- _PROBLEM DETAILS_
Repeat the entire listing exactly.
--- START OF DATASET CONTENT ---
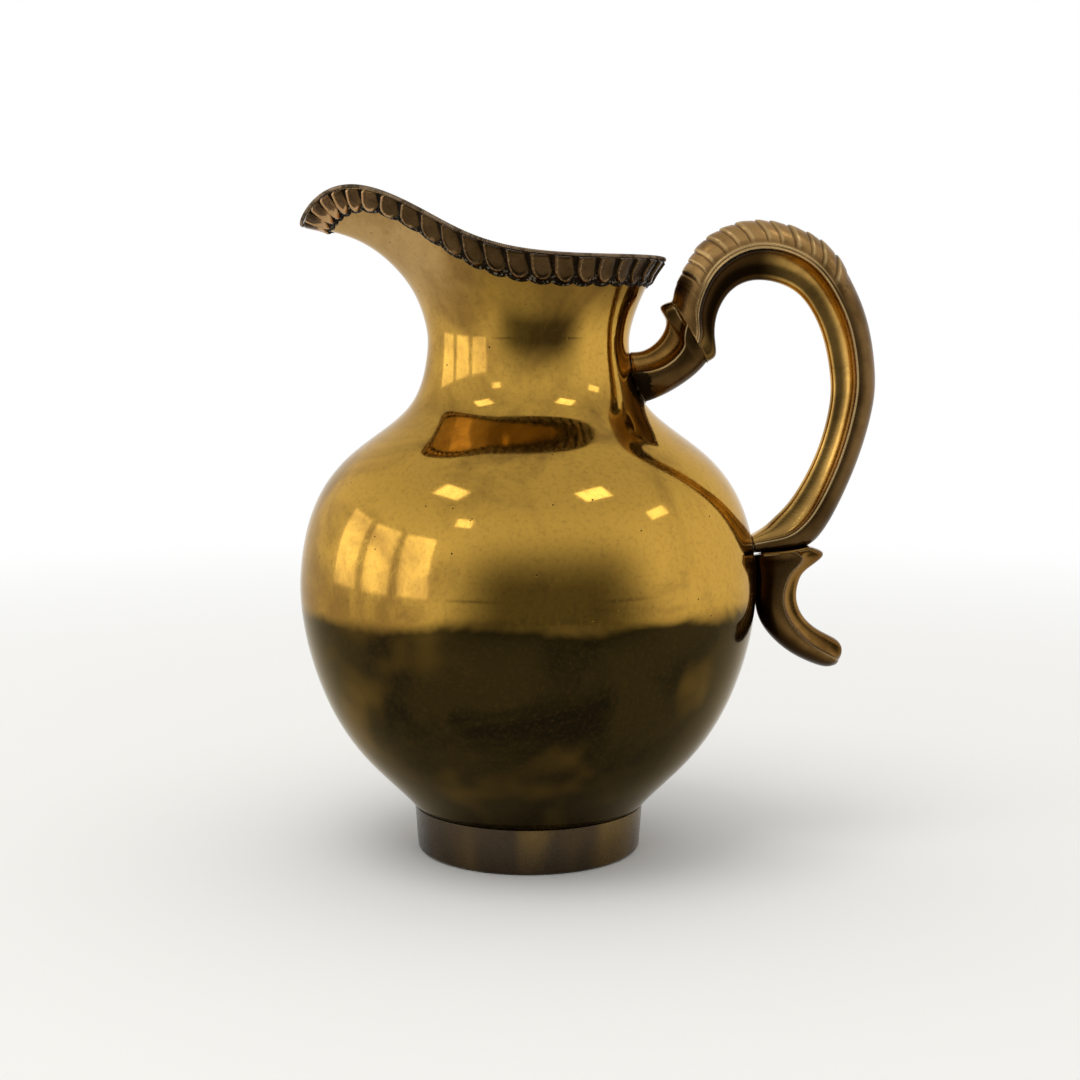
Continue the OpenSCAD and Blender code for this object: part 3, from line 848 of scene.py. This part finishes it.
def add_node(tree, kind, settings, sockets):
    """Adds a node with its settings, and sets or links its sockets, which are given by name or
    number, or as a tuple in their order. For a MapRange that is the value, the span it comes
    from and the span it goes to. A colour is given in hex. A node given as a value is linked by
    its first output in use."""
    node = tree.nodes.new("ShaderNode" + kind)
    for key, value in settings.items():
        setattr(node, key, value)
    for key, value in (enumerate(sockets) if isinstance(sockets, tuple) else sockets.items()):
        if isinstance(value, bpy.types.Node):
            value = next(output for output in value.outputs if output.enabled)
        if isinstance(value, bpy.types.NodeSocket):
            tree.links.new(value, node.inputs[key])
        else:
            node.inputs[key].default_value = linear(value) if isinstance(value, str) else value
    return node


def per(size):
    """Texture scale at which one feature is this many metres wide."""
    return 1 / size


def node_adder(owner):
    """Clears a material or a world, and gives the function that adds a node to it."""
    owner.use_nodes = True
    owner.node_tree.nodes.clear()
    return functools.partial(add_node, owner.node_tree)


def new_material(name):
    material = bpy.data.materials.new(name)
    add = node_adder(material)
    return material, add, add("TexCoord", {}, {}).outputs["Object"]


def finish_metal(add, colour, rough, more):
    shader = add("BsdfPrincipled", {}, {"Base Color": colour, "Metallic": 1.0, "Roughness": rough,
                                        **more})
    add("OutputMaterial", {}, {"Surface": shader})


def vertex_marks(add, keys):
    """The named values that a piece's mesh carries at its vertices."""
    return {key: add("Attribute", {"attribute_name": key}, {}).outputs["Fac"] for key in keys}


def blotches(add, coords, size, look, edge, most=1.0):
    """Soft-edged blotches about as wide as size: the noise that they come from, and their mask,
    which rises to most between the two noise levels of edge."""
    cloud = add("TexNoise", {}, {"Vector": coords, "Scale": per(size), **look})
    mask = add("MapRange", soft, (cloud, *edge, 0, most))
    return cloud, mask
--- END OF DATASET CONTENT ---
- _OUTPUT FOR THIS EXERCISE_
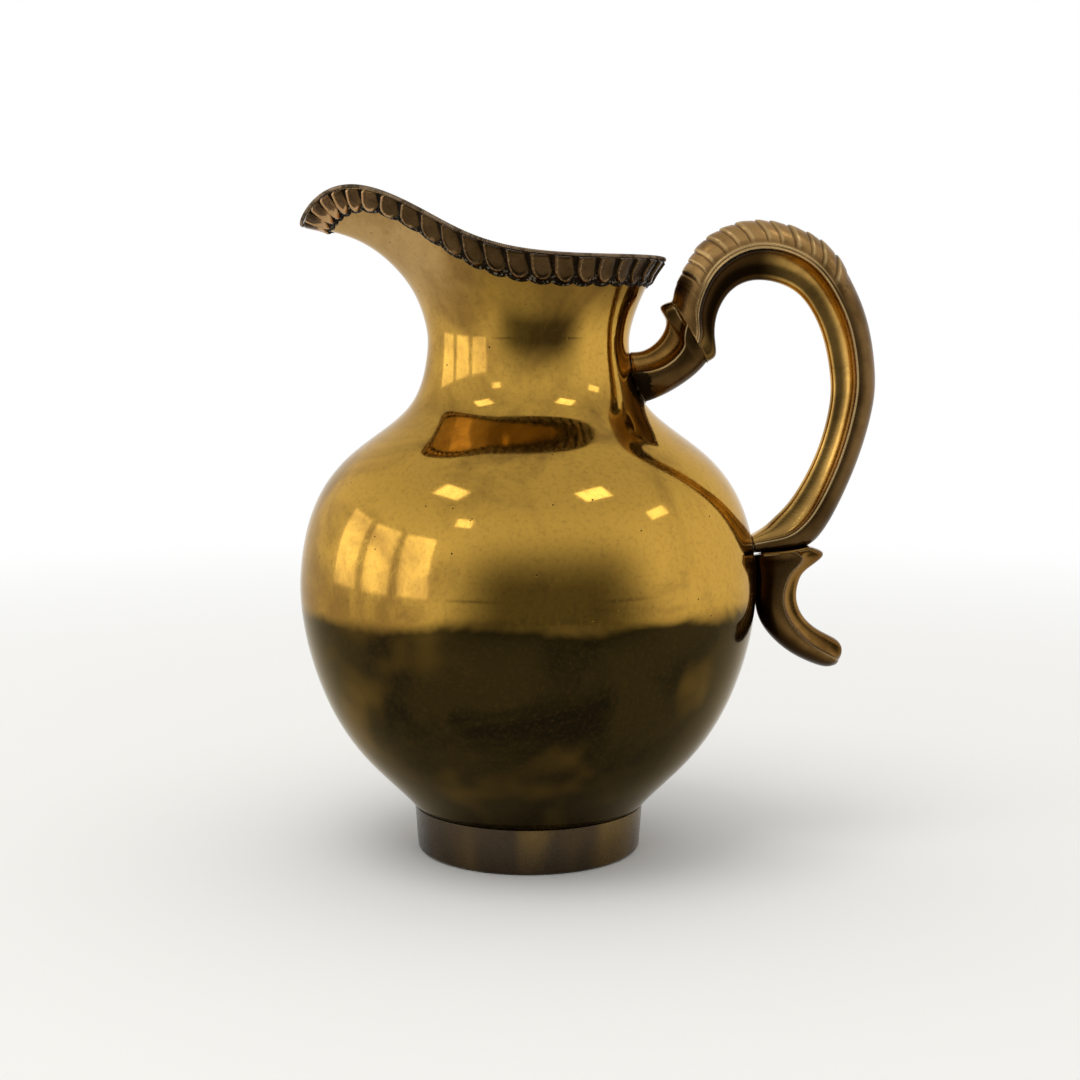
Continue the OpenSCAD and Blender code for this object: part 3, from line 848 of scene.py. This part finishes it.
def add_node(tree, kind, settings, sockets):
    """Adds a node with its settings, and sets or links its sockets, which are given by name or
    number, or as a tuple in their order. For a MapRange that is the value, the span it comes
    from and the span it goes to. A colour is given in hex. A node given as a value is linked by
    its first output in use."""
    node = tree.nodes.new("ShaderNode" + kind)
    for key, value in settings.items():
        setattr(node, key, value)
    for key, value in (enumerate(sockets) if isinstance(sockets, tuple) else sockets.items()):
        if isinstance(value, bpy.types.Node):
            value = next(output for output in value.outputs if output.enabled)
        if isinstance(value, bpy.types.NodeSocket):
            tree.links.new(value, node.inputs[key])
        else:
            node.inputs[key].default_value = linear(value) if isinstance(value, str) else value
    return node


def per(size):
    """Texture scale at which one feature is this many metres wide."""
    return 1 / size


def node_adder(owner):
    """Clears a material or a world, and gives the function that adds a node to it."""
    owner.use_nodes = True
    owner.node_tree.nodes.clear()
    return functools.partial(add_node, owner.node_tree)


def new_material(name):
    material = bpy.data.materials.new(name)
    add = node_adder(material)
    return material, add, add("TexCoord", {}, {}).outputs["Object"]


def finish_metal(add, colour, rough, more):
    shader = add("BsdfPrincipled", {}, {"Base Color": colour, "Metallic": 1.0, "Roughness": rough,
                                        **more})
    add("OutputMaterial", {}, {"Surface": shader})


def vertex_marks(add, keys):
    """The named values that a piece's mesh carries at its vertices."""
    return {key: add("Attribute", {"attribute_name": key}, {}).outputs["Fac"] for key in keys}


def blotches(add, coords, size, look, edge, most=1.0):
    """Soft-edged blotches about as wide as size: the noise that they come from, and their mask,
    which rises to most between the two noise levels of edge."""
    cloud = add("TexNoise", {}, {"Vector": coords, "Scale": per(size), **look})
    mask = add("MapRange", soft, (cloud, *edge, 0, most))
    return cloud, mask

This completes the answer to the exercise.